Suvorov, il ‘santo generalissimo’ della Russia

Il patriarca Kirill sta accelerando le procedure per giungere entro il 9 maggio, festa degli 80 anni dalla Vittoria, alla canonizzazione del condottiero più vittorioso di tutta la storia russa. Un uomo che anticipò le direttive contemporanee di “guerra ibrida” in tutte le dimensioni, sul campo e nella politica, nell’ideologia e nella religione.

Mosca (AsiaNews) – Il patriarca di Mosca Kirill (Gundjaev) sta accelerando le procedure per giungere entro la data fatidica del 9 maggio, festa degli 80 anni dalla Vittoria nella Grande Guerra Patriottica, alla canonizzazione del “generalissimo” Aleksandr Suvorov, il condottiero più vittorioso di tutta la storia della Russia, che ha lasciato dietro di sé non soltanto lo splendore della gloria militare, ma anche una tragica scia di sangue in tutta l’Europa.

Il nome di Suvorov è legato alle stragi di tanti popoli minori dell’impero a fine Settecento, come i tatari nogajtsi e crimeani, baškiri, kazachi e altri. La sua esaltazione è tanto più necessaria oggi per il Cremlino, con il rianimarsi dei nazionalismi regionali sui territori della Federazione, che cercano le vie per la de-colonizzazione dalla Russia. Il principe di Suvorov nacque nel 1729 e morì proprio il 6 maggio del 1800, accompagnando le politiche di espansione dell’imperatrice Caterina II fino all’inizio del regno militarista del figlio Paolo I.

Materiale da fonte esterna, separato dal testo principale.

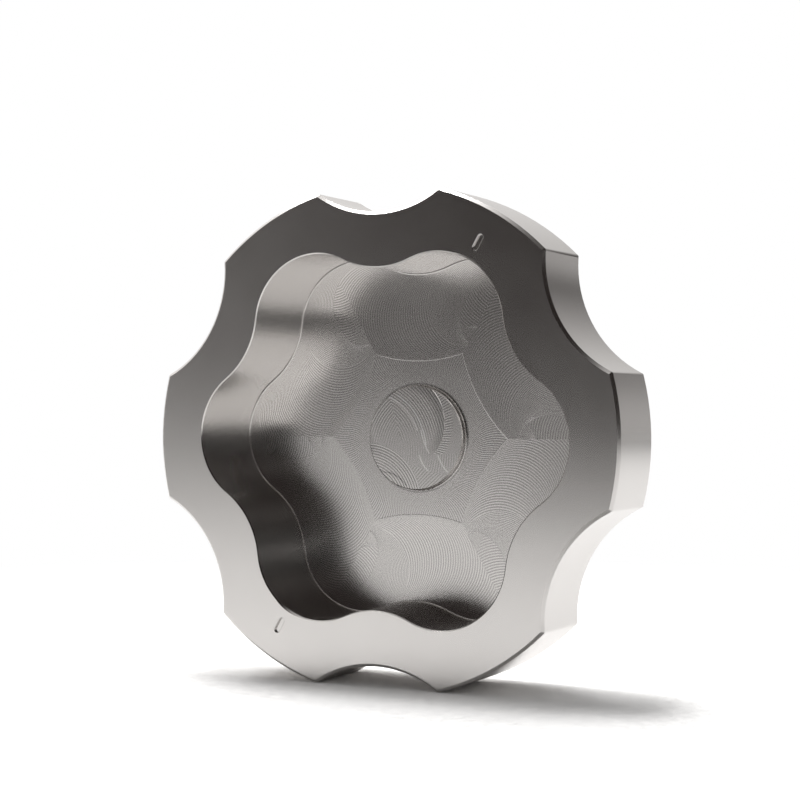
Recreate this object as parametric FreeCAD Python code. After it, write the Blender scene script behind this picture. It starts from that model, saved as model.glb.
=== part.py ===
"""Push-on cap for a power steering reservoir, milled from one aluminium blank.

Outside it is a knob with six lobes and six finger scallops. The underside has a
deep socket with six rounded lobes, which goes over the lobed plastic cap of the
reservoir. Two opposite lobes of the socket are shallower, and a short slot in
the rim marks each of them.

Lengths are in millimetres and angles in degrees. The cap is drawn flat: its
axis is Z, its back is at Z = 0 and the socket's mouth is on top. It is then
stood on two tips of its rim, with the mouth towards -Y.
"""

import FreeCAD
import Part
import math
import os

# Socket: its walls are tangent arcs, six lobes joined by six bulges
LOBE_COUNT = 6
socket_depth = 13.0
lobe_radius = 9.75
lobe_pitch_radius = 18.3
bulge_radius = 12.0
marked_lobe_setback = 0.55
plain_lobe_lean = 0.9
socket_floor_corner = 0.2
socket_mouth_break = 0.15

# Walls round the socket
rim_wall = 6.95
floor_thickness = 3.0

# Grip on the outside
scallop_depth = 4.1
scallop_radius = 16.4
face_chamfer = 0.4
back_chamfer = 4.0
ridge_break = 0.5

# Round pad in the middle of the socket floor
boss_radius = 7.4
boss_height = 1.0
boss_edge_break = 0.15
boss_corner = 0.2

# Index slots and crown facets at the two marked lobes
slot_length = 2.3
slot_width = 0.8
slot_depth = 0.3
slot_gap = 1.5
crown_facet_width = 0.3
crown_facet_radius = 6.8

# Cutters run past the faces that they cut by this much
overrun = 1.0

# Sizes that follow from the ones above
lobe_step = 360.0 / LOBE_COUNT
marked_angles = (lobe_step, lobe_step + 180.0)
marked_pitch_radius = lobe_pitch_radius - marked_lobe_setback
marked_crown_radius = marked_pitch_radius + lobe_radius
grip_radius = lobe_pitch_radius + lobe_radius + rim_wall
cap_depth = socket_depth + floor_thickness
scallop_centre_radius = grip_radius - scallop_depth + scallop_radius

Z_AXIS = FreeCAD.Vector(0, 0, 1)


def polar(radius, angle, height=0.0):
    """Point at a radius and an angle about the cap's axis."""
    turn = math.radians(angle)
    return FreeCAD.Vector(radius * math.cos(turn), radius * math.sin(turn), height)


def turned(section, seam_angle):
    """Solid of revolution about Z from (radius, height) points, its seam at an angle."""
    points = [FreeCAD.Vector(radius, 0, height) for radius, height in section]
    face = Part.Face(Part.makePolygon(points + points[:1]))
    solid = face.revolve(FreeCAD.Vector(), Z_AXIS, 360)
    solid.rotate(FreeCAD.Vector(), Z_AXIS, seam_angle)
    return solid


def flat_face(body, height):
    """Largest flat face of the body that lies at a height and is level."""
    level = [
        face
        for face in body.Faces
        if face.BoundBox.ZLength < 1e-6 and abs(face.BoundBox.ZMin - height) < 1e-6
    ]
    return max(level, key=lambda face: face.Area)


def inner_edges(face):
    """Edges of the one closed line that lies inside a face's outline."""
    return [wire for wire in face.Wires if not wire.isSame(face.OuterWire)][0].Edges


def is_upright(edge):
    """True for a straight edge along Z."""
    box = edge.BoundBox
    return box.ZLength > 1e-3 and box.DiagonalLength - box.ZLength < 1e-3


def knob():
    """Disc with six scallops, chamfered all round at the back and at the rim."""
    disc = turned(
        [
            (0, 0),
            (grip_radius - back_chamfer, 0),
            (grip_radius, back_chamfer),
            (grip_radius, cap_depth),
            (0, cap_depth),
        ],
        lobe_step / 2,
    )
    flared_cutter = [
        (0, -overrun),
        (scallop_radius + back_chamfer + overrun, -overrun),
        (scallop_radius, back_chamfer),
        (scallop_radius, cap_depth + overrun),
        (0, cap_depth + overrun),
    ]
    cutters = []
    for index in range(LOBE_COUNT):
        angle = (index + 0.5) * lobe_step
        cutter = turned(flared_cutter, angle)
        cutter.translate(polar(scallop_centre_radius, angle))
        cutters.append(cutter)
    body = disc.cut(cutters)
    body = body.makeFillet(ridge_break, [edge for edge in body.Edges if is_upright(edge)])
    rim = flat_face(body, cap_depth)
    return body.makeChamfer(face_chamfer, rim.OuterWire.Edges)


def lobe_centres():
    """Centres of the socket's lobes, the second and fifth being the marked ones."""
    centres = []
    for half_turn in (0.0, 180.0):
        centres.append(polar(lobe_pitch_radius, half_turn - plain_lobe_lean))
        centres.append(polar(marked_pitch_radius, half_turn + lobe_step))
        centres.append(polar(lobe_pitch_radius, half_turn + 2 * lobe_step + plain_lobe_lean))
    return centres


def bulge_between(first, second):
    """Centre of the arc that touches two lobes, and its two points of contact."""
    reach = lobe_radius + bulge_radius
    chord = second - first
    outward = chord.cross(Z_AXIS).normalize()
    centre = (first + second) / 2 + outward * math.sqrt(reach**2 - (chord.Length / 2) ** 2)
    share = lobe_radius / reach
    return centre, first + (centre - first) * share, second + (centre - second) * share


def socket_outline():
    """Closed wire of the socket wall at Z = 0."""
    centres = lobe_centres()
    bulges = [
        bulge_between(centre, centres[(index + 1) % LOBE_COUNT])
        for index, centre in enumerate(centres)
    ]
    edges = []
    for index, centre in enumerate(centres):
        bulge_centre, leave, arrive = bulges[index]
        entry = bulges[index - 1][2]
        crown = centre + FreeCAD.Vector(centre).normalize() * lobe_radius
        belly = bulge_centre + ((leave + arrive) / 2 - bulge_centre).normalize() * bulge_radius
        edges.append(Part.Arc(entry, crown, leave).toShape())
        edges.append(Part.Arc(leave, belly, arrive).toShape())
    return Part.Wire(edges)


def socket_cutter():
    """Space of the socket up to its mouth, with the corner along its floor rounded."""
    wall = Part.Face(socket_outline()).extrude(Z_AXIS * (socket_depth + overrun))
    floor_edges = flat_face(wall, 0.0).Edges
    space = wall.makeFillet(socket_floor_corner, floor_edges)
    space.translate(Z_AXIS * floor_thickness)
    return space


def break_mouth(body):
    """Small chamfer round the mouth of the socket."""
    rim = flat_face(body, cap_depth)
    return body.makeChamfer(socket_mouth_break, inner_edges(rim))


def with_boss(body):
    """Round pad added to the socket floor, its top edge broken and its foot rounded."""
    pad = Part.makeCylinder(boss_radius, boss_height + floor_thickness / 2)
    pad.translate(Z_AXIS * (floor_thickness / 2))
    body = body.fuse(pad).removeSplitter()
    floor = flat_face(body, floor_thickness)
    body = body.makeFillet(boss_corner, inner_edges(floor))
    top = flat_face(body, floor_thickness + boss_height)
    return body.makeChamfer(min(boss_edge_break, boss_height / 4), top.Edges)


def index_slot(angle):
    """Round-ended slot along a radius of the rim, at a marked lobe."""
    middle = marked_crown_radius + slot_gap + slot_length / 2
    half_run = (slot_length - slot_width) / 2
    half_width = slot_width / 2
    low = middle - half_run
    high = middle + half_run
    corner = [
        FreeCAD.Vector(low, half_width, 0),
        FreeCAD.Vector(low, -half_width, 0),
        FreeCAD.Vector(high, -half_width, 0),
        FreeCAD.Vector(high, half_width, 0),
    ]
    inner_end = Part.Arc(corner[0], FreeCAD.Vector(low - half_width, 0, 0), corner[1])
    outer_end = Part.Arc(corner[2], FreeCAD.Vector(high + half_width, 0, 0), corner[3])
    outline = Part.Wire(
        [
            inner_end.toShape(),
            Part.LineSegment(corner[1], corner[2]).toShape(),
            outer_end.toShape(),
            Part.LineSegment(corner[3], corner[0]).toShape(),
        ]
    )
    slot = Part.Face(outline).extrude(Z_AXIS * (slot_depth + overrun))
    slot.translate(Z_AXIS * (cap_depth - slot_depth))
    slot.rotate(FreeCAD.Vector(), Z_AXIS, angle)
    return slot


def crown_facet(angle):
    """Shallow cone that bevels the mouth at the crown of a marked lobe."""
    depth = 2 * crown_facet_width
    centre = marked_crown_radius + crown_facet_width - crown_facet_radius
    return Part.makeCone(
        crown_facet_radius - depth,
        crown_facet_radius + overrun,
        depth + overrun,
        polar(centre, angle, cap_depth - depth),
    )


def axis_height():
    """Height of the axis when the cap stands on the broken ridges beside a scallop."""
    to_axis = grip_radius - ridge_break
    to_scallop = scallop_radius + ridge_break
    span = scallop_centre_radius
    return ridge_break + (to_axis**2 + span**2 - to_scallop**2) / (2 * span)


def cap():
    """The whole cap, standing on edge, centred over the origin."""
    body = break_mouth(knob().cut(socket_cutter()))
    body = with_boss(body)
    marks = [make(angle) for angle in marked_angles for make in (index_slot, crown_facet)]
    body = body.cut(marks)
    body.rotate(FreeCAD.Vector(), FreeCAD.Vector(1, 0, 0), 90)
    body.translate(FreeCAD.Vector(0, cap_depth / 2, axis_height()))
    return body.Solids[0]


def main():
    """Build the cap and write it out."""
    os.makedirs("parts", exist_ok=True)
    cap().exportStep("parts/cap.step")


main()
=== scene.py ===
"""Looks of the milled aluminium cap: one satin metal with its tool marks, on a white studio table."""

import math

import bpy
from mathutils import Euler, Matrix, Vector


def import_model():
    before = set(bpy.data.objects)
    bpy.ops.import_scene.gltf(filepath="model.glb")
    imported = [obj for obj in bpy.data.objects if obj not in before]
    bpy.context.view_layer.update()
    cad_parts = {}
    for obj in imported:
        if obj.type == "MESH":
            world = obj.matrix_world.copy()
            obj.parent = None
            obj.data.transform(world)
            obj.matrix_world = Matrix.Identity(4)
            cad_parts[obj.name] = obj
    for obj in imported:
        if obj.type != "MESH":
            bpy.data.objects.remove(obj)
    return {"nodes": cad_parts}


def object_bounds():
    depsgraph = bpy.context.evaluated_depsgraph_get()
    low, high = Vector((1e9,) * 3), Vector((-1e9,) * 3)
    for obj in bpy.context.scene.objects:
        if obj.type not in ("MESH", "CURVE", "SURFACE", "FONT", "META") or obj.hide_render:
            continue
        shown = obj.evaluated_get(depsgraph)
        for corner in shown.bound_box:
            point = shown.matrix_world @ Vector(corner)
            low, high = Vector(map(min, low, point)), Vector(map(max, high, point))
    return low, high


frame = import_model()
cad_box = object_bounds()

MM = 0.001

# Sizes of the cap that its finish follows, in metres
AXIS_HEIGHT = cad_box[1][2] / 2
RIM_Y = cad_box[0][1]
BACK_Y = cad_box[1][1]

# Lengths from here to the metal's colour are in millimetres, from the cap's axis and from its rim
FLOOR_DEPTH = 13.0
BOSS_DEPTH = 12.0
BOSS_RADIUS = 7.4
BOSS_FOOT = 7.68
BULGE_RADIUS = 12.0
BULGE_CENTRE = 35.3
LOBE_RADIUS = 9.75
LOBE_CENTRE = 18.3
SECTOR = math.pi / 3
FACE_TOLERANCE = 0.02

# End mill that finished the socket floor, and the marks that it left
TOOL_RADIUS = 6.2
MARKS_ON_BULGE = 42
MARKS_ON_LOBE = 27
MARK_SPACING = 0.38
MARK_HEIGHT = 0.0009
# The marks are bumped, and their light and dark stripes are also painted into the colour as painted
# light and shade
MARK_SHADE = 0.25
UNEVEN = 0.5
UNEVEN_SCALE = 0.25

# Dished band along the wall, the step down from it to the hexagon round the pad, which is worn away
# on the left and has a painted highlight along its edge, and a line of painted shade round the pad's
# foot, which fades between two distances from it
BAND_DISH = 0.06
HEXAGON_DEPTH = 0.006
STEP_WIDTH = 0.12
STEP_SHINE = 0.08
STEP_FADE = (-8.0, -5.0)
FOOT_LINE = (0.05, 0.22)
FOOT_SHADE = 0.35

# Round pad: centres of the arcs that its patches of marks follow
CORNER_ARCS = (-7.6, -9.4)
LEFT_ARCS = (2.1, -2.1)
MIDDLE_ARCS = (-7.5, -1.9)
LOWER_ARCS = (12.0, -16.0)
FAN_CENTRE = (-4.0, 0.0)
FAN_REACH = 10.0

# Edges of the patches: a slope and a level for a straight one, a radius for the round one
LEFT_EDGE = (0.3, -2.4)
LOWER_EDGE = (0.25, -4.0)
CORNER_EDGE = (0.75, -2.0)
CORNER_RADIUS = 8.6

# Strength of the patches, which is even at the top and cloudy below
PATCH_SCALE = 0.4
PATCH_DETAIL = 1.0
PATCH_WARP = 0.12
PATCH_CLOUDS = (-0.25, 0.2)
CLOUD_STRENGTH = 0.3
LEAST_STRENGTH = 0.1
TOP_STRENGTH = 0.45
TOP_FADE = (0.0, 2.5)
LOWER_STRENGTH = 0.5

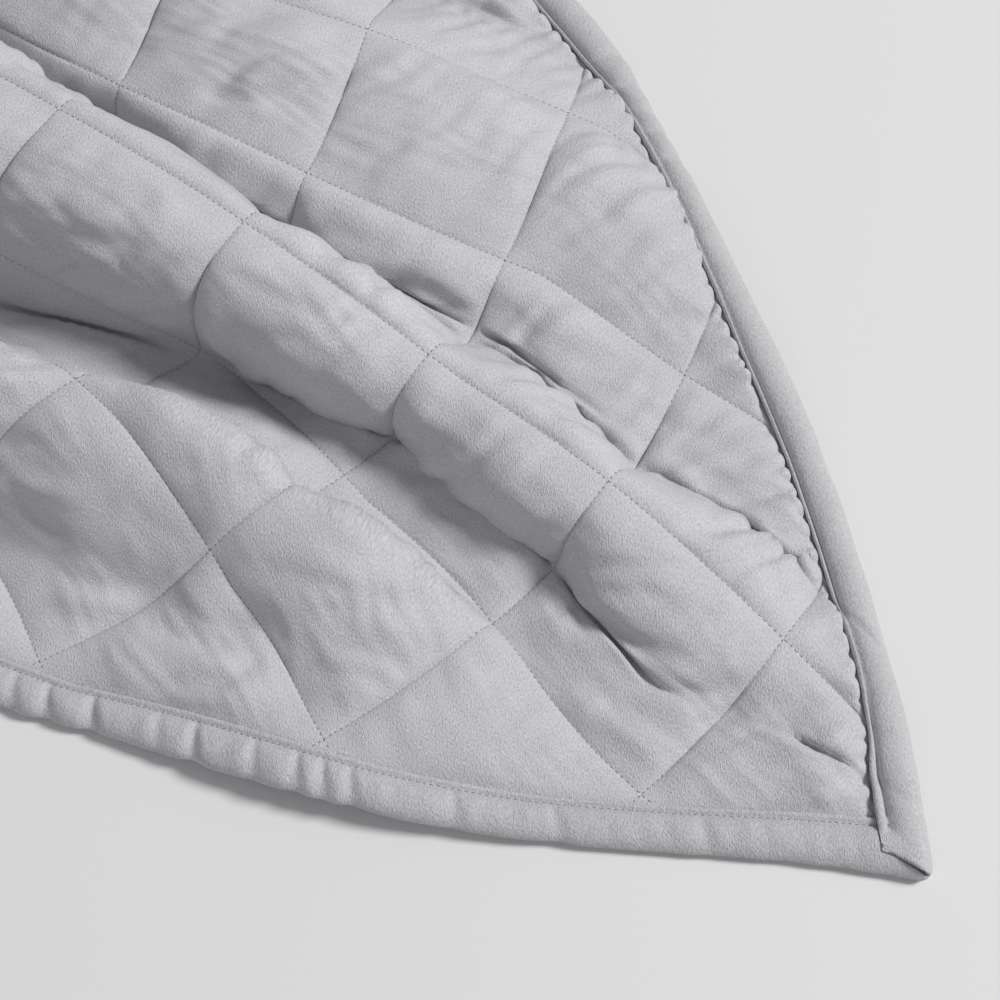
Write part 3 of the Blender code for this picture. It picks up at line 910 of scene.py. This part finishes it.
def add_studio():
    bpy.ops.mesh.primitive_plane_add(size=FLOOR_SIZE, location=(0.0, 0.0, 0.0))
    floor = bpy.context.active_object
    floor.name = "floor"
    floor.data.materials.append(plain_material("floor", FLOOR_COLOUR, 0.7))
    for name, place, aim, size, power, colour in LIGHTS:
        add_light(name, place, aim, size, power, colour)
    world = bpy.data.worlds.new("world")
    world.use_nodes = True
    background = world.node_tree.nodes["Background"]
    background.inputs["Color"].default_value = SKY_COLOUR
    background.inputs["Strength"].default_value = SKY_STRENGTH
    bpy.context.scene.world = world
    bpy.context.scene.view_settings.view_transform = "Standard"


def main():
    add_camera()
    add_studio()
    cloth = cloth_material("quilt crepe", CLOTH_COLOUR, 0.0005)
    strip = cloth_material("binding crepe", BINDING_COLOUR, 0.0005)
    # The stitches' dark grey is painted shade of the needle pits and dips between the stitches
    thread_with_painted_shade = plain_material("thread_with_painted_shade", THREAD_PAINTED_SHADE_COLOUR, 0.7)
    p_end, q_low, q_high = (WIDTH + LENGTH) / ROOT_TWO, -WIDTH / ROOT_TWO, LENGTH / ROOT_TWO
    face = make_cloth(
        "quilt_face",
        mesh_lines(0.0, p_end, FIRST_SEAM_P, NEAR_P),
        mesh_lines(q_low, q_high, FIRST_SEAM_Q, NEAR_Q),
        face_height,
        cloth,
        fine_right_edge=True,
    )
    under = make_cloth(
        "quilt_underside",
        np.arange(0.0, p_end, UNDER_STEP),
        np.arange(q_low, q_high, UNDER_STEP),
        under_height,
        cloth,
        fine_right_edge=False,
    )
    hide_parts("quilt_panel")
    stitches = seam_stitches(thread_with_painted_shade)
    sides = [
        ("bottom", WIDTH, lambda along, away: (along, away), FLAT_LIP, soft_binding(40, BOTTOM_FURROWS)),
        ("right", LENGTH, lambda along, away: (away, along), STANDING_LIP, right_binding(45)),
        ("top", WIDTH, lambda along, away: (along, LENGTH - away), FLAT_LIP, soft_binding(50, FAR_FURROWS)),
        ("left", LENGTH, lambda along, away: (WIDTH - away, along), FLAT_LIP, soft_binding(55, FAR_FURROWS)),
    ]
    for side, length, to_flat, section, shape in sides:
        make_binding(side, length, to_flat, section, shape, strip)
        binding_stitches(side, length, to_flat, shape, thread_with_painted_shade)


main()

Nel 1769 il generale iniziò la guerra contro la confederazione Barska dei polacchi di Stanislaw Ponjatowski, riunita nel castello di Bar su ispirazione dei vescovi cattolici, per resistere alla disgregazione del Paese che avvenne negli anni successivi ad opera di russi, prussiani ed austriaci. Poco dopo si lanciò nella guerra russo-turca del 1768-1774, la “grande rivincita” di Mosca dopo l’umiliazione della sconfitta nella guerra di Crimea contro i regni europei. Prestò servizio anche in Finlandia e a Varsavia, conquistata nel 1794, concludendo la sua gloriosa carriera con la campagna d’Italia nel 1799, guidando la coalizione anti-napoleonica entrando trionfalmente a Milano, e liberando tutta l’Italia settentrionale dalle truppe francesi. Il suo piano era poi quello di conquistare tutta la Francia, ma gli alleati lo costrinsero a combattere in Svizzera, dove mostrò le ultime mosse del suo genio strategico meritandosi il titolo di Generalissimus dall’imperatore Paolo I. La morte lo sorprese tre mesi dopo, impedendogli di fermare i primi tentativi francesi di invadere la Russia, dopo aver vinto tutte le battaglie a cui aveva partecipato.

Il grande condottiero ricevette già in vita diversi altri titoli altisonanti, come quello di “principe di Rymnik” nella guerra con i turchi, “per il Santo Impero romano e russo”, delle due Rome di Costantinopoli e Mosca, o come “principe di Sardegna” dopo la conquista di Torino e del regno dei Savoia, declinato anche come “cugino del re”. Il fatto che frequentasse le logge massoniche prussiane viene oggi giustificato con la sua “curiosità intellettuale”, senza ammettere che fosse realmente iscritto alla Massoneria.

Un “testo sacro” della religione bellica russa è il suo trattato del 1795, “La scienza della vittoria”, che oggi viene riproposto come ispirazione delle manovre russe in Ucraina e della formazione del popolo all’autentico patriottismo militante. Venne pubblicato in diverse edizioni dopo la sua morte, a partire dal 1806, e indicava la necessità di “trovare sempre la giusta posizione” sia negli schieramenti delle truppe che nelle motivazioni delle guerre, abbandonando le semplici “strategie dei cordoni e delle linee tattiche”. In questo il principe anticipava tutte le direttive contemporanee di “guerra ibrida” in tutte le dimensioni, sul campo e nella politica, nell’ideologia e nella religione.

Per definire le virtù eroiche del generalissimo, la commissione sinodale sta cercando in tutti i modi di dimostrare l’inconsistenza delle accuse di genocidio dei circassi e degli altri popoli caucasici, e del bagno di sangue provocato nell’invasione del quartiere Praga di Varsavia, che fu esaltata perfino dal sommo poeta Aleksandr Puškin. Tutti gli storici russi si sono schierati a supporto delle procedure sinodali, confermando la versione agiografica di vicende storiche in realtà molto controverse negli studi storici non schierati, anche nella stessa Russia.